Despite earlier reports suggesting an accelerant was used in the house fire in Essex, police now say this is not the case.
It has also emerged that the fire appears to have started in the lounge, which was located at the back of the property.
The fire, which killed Sabah Usmani four of her children, broke out in the early hours of 15 October. Her husband, Dr Abdul Shakoor and their youngest daughter, three-year-old Maheen, survived the blaze.
Maheen is currently being treated at the Broomfield Hospital in Chelmsford and her condition was described as critical on Tuesday.
A police statement said: "The forensic work at the address is nearing completion and will now move forward away from the scene.
"Experts have found that to date, there is no evidence to suggest that an accelerant was used to trigger the blaze but incident investigators will not be able to draw any final conclusions until the work of the scientists and the investigation is completed."
Detective Superintendent Rob Vinson, the Senior Investigating Officer, said they need people who were in the Barn Mead area to come forward urgently, as the smallest piece of information could be vital.

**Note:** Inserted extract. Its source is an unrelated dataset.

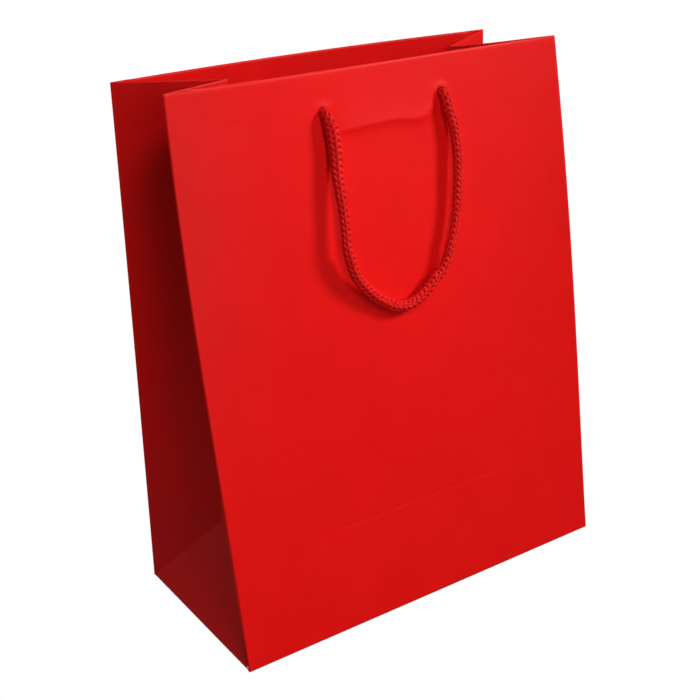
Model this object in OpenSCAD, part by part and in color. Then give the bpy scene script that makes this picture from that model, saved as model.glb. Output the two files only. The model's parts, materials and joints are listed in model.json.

He said: "Naturally local residents are concerned about what happened and this investigation will not end until we have exhausted every line of inquiry
"As inquiries continue the mobile police station will remain in Barn Mead for the foreseeable future as the impact of the tragic fire is still felt across the local community."
"We know already from the fire service and our own findings that temperatures would have been extremely high, with thick toxic smoke permeating the house.
"Initial indications show that the fire appears to have taken hold in the lounge area which is at the rear of the property. The ferocity of the blaze has made the forensic work more challenging."
The Times reported that the fire may have been started by a serial arsonist, but this theory was discredited by the police.
According to Sky News, Dr Shakoor was seen escaping from the house with a child in his arms. He was treated for smoke inhalation at the Princess Alexandra Hospital.